O cabelo do Shiva é um capítulo à parte. Eles são longos e revoltos, metade soltos e a outra parte encontra-se presa, como se fosse uma pirâmide. Uma energia vital sobrenatural, correspondente ao poder da magia, reside nesses cabelos enredados que a tesoura jamais tocou. Eles se expandem, formando duas asas à esquerda e direita, uma aura em suas ondas mágicas, a exuberância da vida sensorial.
Sabemos que grande parte do charme feminino está na fragrância, no brilho de uma linda cabeleira. É o apelo sensual do Eterno Feminino, poder criador. Por isso, quem quer renunciar às forças geradoras do reino animal, indo contra os princípios procriadores da vida, do sexo, da terra e da natureza, para ingressar na via espiritual do ascetismo absoluto deve raspar os cabelos. Isso é uma representação de um ancião, cujos cabelos já caíram, e que já não é mais parte da cadeia de geração.
Já o Shiva é duas coisas opostas: o asceta arquetípico e o dançarino arquetípico. Por um lado ele é a serenidade total, a calma absorvida em si, absorto no vazio do Absoluto, onde todas as distinções se fundem e dissolvem, todas as tensões estão em repouso. Mas por outro lado ele é a atividade total, a energia da vida, frenética e lúdica.

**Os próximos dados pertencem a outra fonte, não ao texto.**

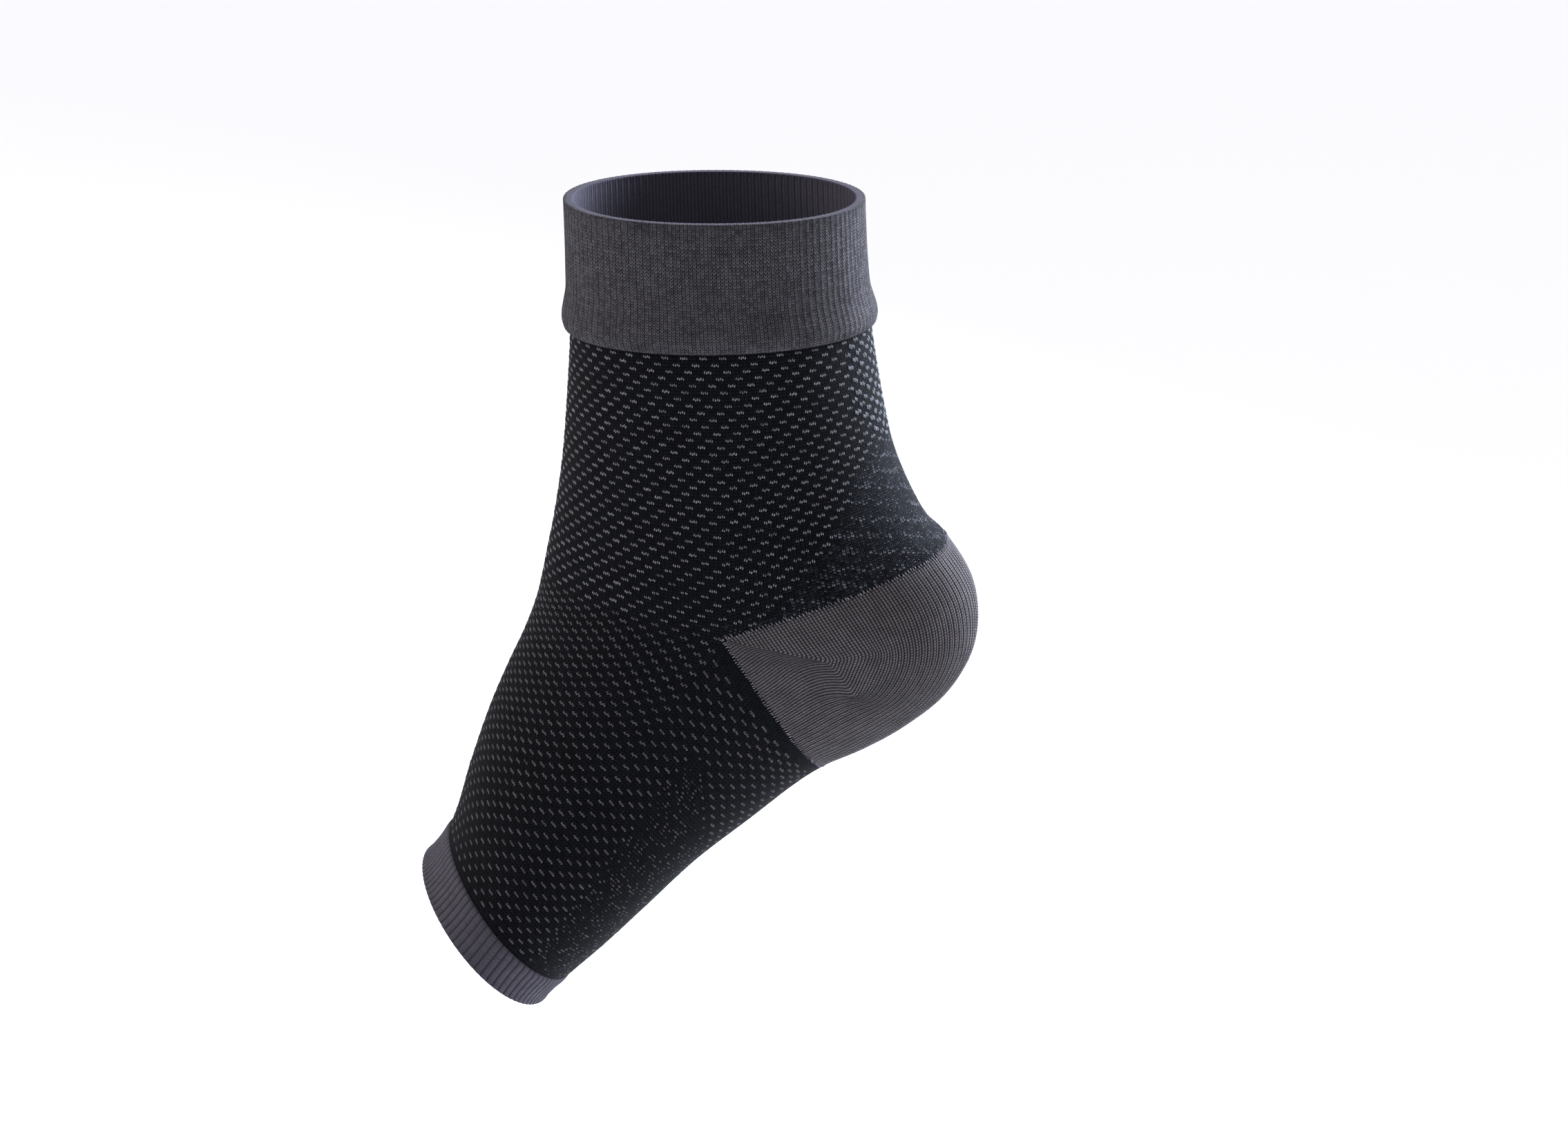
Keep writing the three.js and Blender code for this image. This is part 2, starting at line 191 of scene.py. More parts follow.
class Run:
    """A smooth run of numbers through rows, one row at each position."""

    def __init__(self, positions, rows):
        self.positions = np.array(positions, float)
        self.rows = np.array(rows, float)

    def at(self, position):
        spots = self.positions
        rows = self.rows
        last = len(spots) - 1
        position = min(max(position, spots[0]), spots[last])
        i = int(np.clip(np.searchsorted(spots, position, side="right"), 1, last))
        step = spots[i] - spots[i - 1]
        p = (position - spots[i - 1]) / step
        before = rows[i - 2] if i > 1 else rows[i]
        after = rows[i + 1] if i < last else rows[i - 1]
        gap_before = spots[i - 1] - spots[i - 2] if i > 1 else step
        gap_after = spots[i + 1] - spots[i] if i < last else step
        a = 0.5 * step / gap_before
        b = 0.5 * step / gap_after
        weight_before = -a * p**3 + 2 * a * p**2 - a * p
        weight_start = (1 + a) * p**3 + (-1.5 - 2 * a) * p**2 + (a - 0.5) * p + 1
        weight_end = (-1 - b) * p**3 + (1.5 + b) * p**2 + 0.5 * p
        weight_after = b * p**3 - b * p**2
        return (
            weight_before * before
            + weight_start * rows[i - 1]
            + weight_end * rows[i]
            + weight_after * after
        )


def foot_place(along, across):
    """The place (x, z) of a point on the foot, from its shares along and across it."""
    drop = math.radians(FOOT_DROP)
    x = -math.cos(drop) * along * FOOT_REACH + math.sin(drop) * across * FOOT_DEPTH
    z = -math.sin(drop) * along * FOOT_REACH - math.cos(drop) * across * FOOT_DEPTH
    return (x, z)


LEG_STATIONS = [-row[0] * LEG_RISE for row in LEG]
FOOT_STATIONS = [row[0] * FOOT_REACH for row in FOOT]
HEEL_TURN = (UPPER_SEAM - LOWER_SEAM) / (len(HEEL) - 1)
HEEL_ARC = HEEL_REACH * math.radians(UPPER_SEAM - LOWER_SEAM)

front_of_leg = [
    (mid * ANKLE_DEPTH, up * LEG_RISE, -front * ANKLE_DEPTH, (up + lift) * LEG_RISE)
    + (half * ANKLE_WIDTH, full, 0.0)
    for up, mid, front, lift, _, _, half, full, _ in LEG
]
front_of_gore = (
    (0.0, 0.0, -GORE[2] * ANKLE_DEPTH, GORE[3] * LEG_RISE)
    + (GORE[4] * ANKLE_WIDTH, GORE[5], 0.0)
)
front_of_foot = [
    (*foot_place(row[0], row[1]), *foot_place(row[2], row[3]))
    + (row[6] * FOOT_WIDTH, row[7], row[9] * FOOT_WIDTH)
    for row in FOOT
]
FRONT = Run([*LEG_STATIONS, 0.0, *FOOT_STATIONS], [*front_of_leg, front_of_gore, *front_of_foot])

back_of_leg = [(row[4] * ANKLE_DEPTH, (row[0] + row[5]) * LEG_RISE, row[8], 0.0) for row in LEG]
back_of_heel = []
for i, (reach, full) in enumerate(HEEL):
    slope = math.radians(UPPER_SEAM - HEEL_TURN * i)
    distance = reach * HEEL_REACH
    back_of_heel.append((distance * math.cos(slope), distance * math.sin(slope), full, 0.0))
back_of_foot = [(*foot_place(row[4], row[5]), row[8], row[10]) for row in FOOT]
heel_stations = [HEEL_ARC * i / (len(HEEL) - 1) for i in range(len(HEEL))]
BACK = Run(
    [*LEG_STATIONS, *heel_stations, *[HEEL_ARC + station for station in FOOT_STATIONS]],
    [*back_of_leg, *back_of_heel, *back_of_foot],
)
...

O dançarino representa não apenas um evento qualquer de uma deidade local, mas uma visão universal onde as forças da natureza e as aspirações e limitações do homem confrontam-se e são unidas. Se alguém tivesse que escolher um único ícone para representar o extraordinariamente rico e complexo patrimônio cultural da Inda, o Shiva Nataraja poderia ser o candidato mais indicado.